Are Olive Trees Deciduous or Evergreen?

The olive tree (Olea europaea) is definitively classified as an evergreen species, not deciduous. It maintains a canopy of green foliage throughout the entire year, a trait linked to its evolution in the Mediterranean climate. Confusion sometimes arises because the olive tree sheds leaves subtly, unlike the dramatic seasonal pattern seen in many other common trees.

Understanding Plant Classifications

Botanists separate trees into two primary categories based on how they manage their foliage. Deciduous trees are characterized by the annual, synchronized shedding of all leaves, typically during autumn or the onset of a cold or dry season. This adaptation allows trees like maple and oak to enter dormancy, conserving energy and water when conditions are harsh. The massive leaf drop is a strategy to survive winter cold or seasonal drought.

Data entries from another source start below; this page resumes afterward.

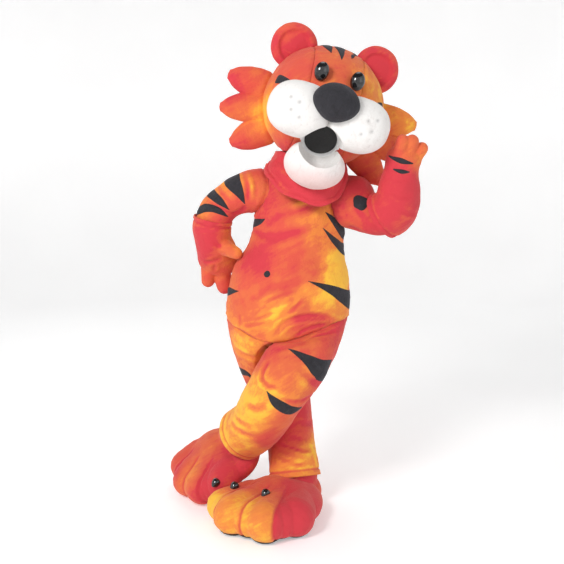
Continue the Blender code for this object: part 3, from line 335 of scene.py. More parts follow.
SLEEVE_RIGHT_FOLDS = folds_of([
    (8, -30, (-188, 3, 40), (-171, -74, -10), (-171, -75, -70)),
    (9, 40, (-205, 3, 36), (-190, -70, -12), (-188, -70, -80)),
    (9, 46, (-194, -56, -94), (-222, -37, -114), (-249, -35, -126)),
    (9, 30, (-300, 10, -12), (-282, -52, -50), (-245, -62, -82)),
    (8, 36, (-345, -20, -78), (-300, -56, -94), (-262, -46, -122)),
    (10, 40, (-200, 70, -20), (-230, 82, -60), (-262, 72, -100)),
    (9, 34, (-260, 80, -40), (-300, 82, -84), (-310, 70, -120)),
    (10, 30, (-170, 82, -30), (-176, 70, -80), (-200, 40, -120)),
])
SLEEVE_LEFT_FOLDS = folds_of([
    (12, 44, (192, -102, -53), (217, -124, -96), (252, -148, -131)),
    (10, 36, (270, -120, -75), (280, -135, -110), (300, -150, -150)),
    (11, 32, (160, -70, -125), (200, -90, -160), (250, -105, -185)),
    (10, 40, (180, 60, -60), (230, 20, -90), (280, -30, -110)),
    (10, 30, (200, 40, -120), (250, -20, -150), (300, -60, -170)),
])
LEG_LEFT_FOLDS = folds_of([
    (9, 70, (-100, -224, -655), (-122, -230, -681), (-132, -240, -713), (-113, -262, -736),
        (-69, -276, -744)),
    (10, -30, (-125, -245, -755), (-80, -274, -765), (-40, -275, -775)),
    (9, 42, (-62, -277, -781), (-10, -262, -800), (43, -215, -797), (62, -160, -780)),
    (13, 46, (-193, -204, -822), (-154, -247, -832), (-113, -262, -812)),
    (10, 34, (-255, -110, -925), (-215, -165, -945), (-165, -200, -952)),
    (9, 30, (-245, -130, -890), (-210, -180, -905), (-170, -215, -905)),
    (14, 46, (0, -259, -678), (53, -234, -730), (90, -190, -760)),
    (12, 40, (-85, -215, -615), (-40, -225, -596), (30, -210, -580)),
    (6, 44, (47, -178, -578), (85, -168, -569), (118, -152, -565), (163, -107, -558)),
    (12, 34, (60, -200, -620), (120, -150, -640), (160, -90, -630)),
    # Behind the knee and down the calf.
    (13, 60, (60, -100, -850), (-10, -60, -850), (-80, -60, -860)),
    (11, 44, (80, -90, -800), (20, -40, -800), (-60, -40, -800)),
    (12, 40, (-40, -110, -930), (-90, -50, -940), (-130, 0, -950)),
    (12, 36, (170, 10, -640), (130, 60, -690), (60, 40, -740)),
])
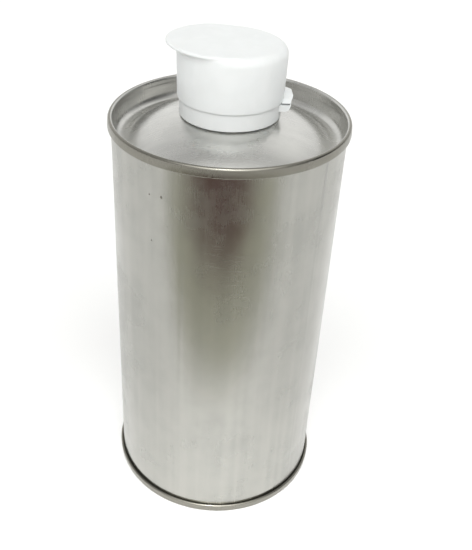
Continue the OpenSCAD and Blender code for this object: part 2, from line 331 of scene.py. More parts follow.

Evergreen trees, in contrast, retain their foliage year-round, never allowing the branches to become completely bare. While evergreens do lose leaves, the process is gradual and continuous, ensuring a constant capacity for photosynthesis. Examples include conifers like pine and broadleaf varieties like holly and the olive tree. This constant leaf presence is optimized for environments with long or uninterrupted growing seasons.

The Olive Tree’s Perpetual Leaf Cycle

Although the olive tree is evergreen, its individual leaves follow a specific, multi-year lifecycle. The typical lifespan of a single olive leaf is between two and three years, allowing the tree to maximize energy gain before replacement. The tree manages its foliage through a process of continuous, slow renewal.

Old leaves turn yellow and drop only after new leaves have fully developed to take over energy production. This staggered shedding ensures the olive tree is never fully defoliated or put into deep seasonal dormancy. Replacement often synchronizes with new growth during spring or early summer. Leaf drop is influenced more by leaf age, water availability, and stress than by a fixed seasonal clock.

Why the Evergreen Strategy Works

The olive tree’s evergreen nature results from its evolution in the Mediterranean basin, defined by hot, dry summers and mild, wet winters. The tree’s challenge is surviving extreme summer drought. Its foliage has adapted specific characteristics to minimize water loss, a condition known as xerophytism.

The leaves are small, thick, and leathery (sclerophyllous foliage), which reduces the surface area exposed to the sun and heat, slowing transpiration. Furthermore, the leaves have a dense covering of tiny hairs, or trichomes, on their silvery undersides. This silvery surface reflects intense sunlight and creates a boundary layer of humid air near the stomata.

When heat and drought become severe, the tree can temporarily close its stomata and slow its metabolism to prevent desiccation. This year-round foliage allows the olive tree to photosynthesize and grow whenever favorable conditions, such as winter rain or mild temperatures, occur.